Foto: Polícia Civil/RS

Governo Lula enviará à Casa Civil proposta de tributação de jogos, medida que deve arrecadar até R$ 6 bi por ano

Foto: Polícia Civil/RS

Tributação dos jogos

A jogatina no Brasil foi proibida pela primeira vez em 1946, por meio do Decreto-Lei 9.215 baixado pelo então presidente Eurico Gaspar Dutra, por “levar o ser humano à degradação”. O chefe do Executivo, no entanto, estaria mais preocupado com assuntos domésticos do que com a integridade dos brasileiros, já que a pressão vinha da primeira-dama, Carmela Dutra, do ministro da Justiça, Carlos Luz, e do arcebispo dom Jayme Câmara.

O decreto de Dutra acabou com a noitada de 71 cassinos, entre os quais o Copacabana Palace e o Cassino da Urca, no Rio de Janeiro, por onde desfilavam estrelas como Carmen Miranda, Ary Barroso e Josephine Baker.

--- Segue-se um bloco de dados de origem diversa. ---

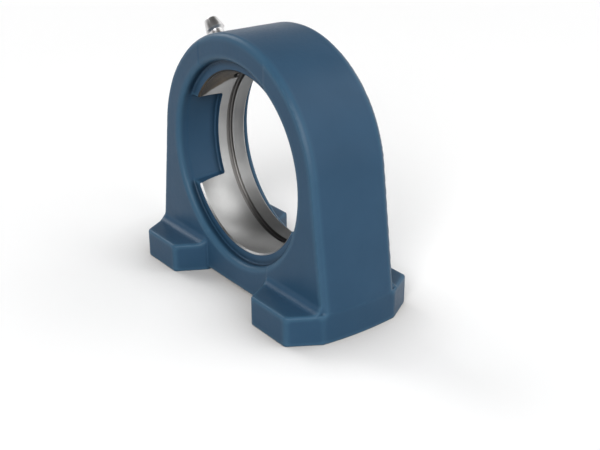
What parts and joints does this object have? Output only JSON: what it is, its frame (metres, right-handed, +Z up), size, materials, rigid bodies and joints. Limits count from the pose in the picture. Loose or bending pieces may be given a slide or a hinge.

Passados mais de 70 anos, o ex-presidente Michel Temer (MDB), ao deixar o governo, resolveu legalizar as apostas esportivas on-line.

A Lei 13.756/2018, que dispõe sobre o Fundo Nacional de Segurança Pública (FNSP) e sobre a destinação do produto da arrecadação das loterias, sancionada no final de 2018, estipulou prazo até 12 de dezembro do ano passado para a regulamentação das casas de apostas. O prazo não foi cumprido por Bolsonaro, o que deu margem para a proliferação do jogo, especialmente os sites de apostas sediados em paraísos fiscais.

No início de março, o ministro da Fazenda, Fernando Haddad, afirmou que enviará proposta de regulamentação e tributação dos jogos para a Casa Civil. A medida deve arrecadar até R$ 6 bilhões anuais de impostos.

O Projeto de Lei 442/1991, de autoria do deputado federal Renato Vianna (PMDB/SC), prevê a criação do Sistema Nacional de Jogos e Apostas, legalizando cassinos, bingos, videobingos, jogos on-line, corridas de cavalos e o jogo do bicho.

A proposta, forjada por pressão dos lobbies de grupos estrangeiros proprietários de resorts e dos empresários interessados na exploração de cassinos, bingos e jogo do bicho, já foi aprovada na Câmara Federal, passou por comissões no Congresso Nacional e está parada no Senado.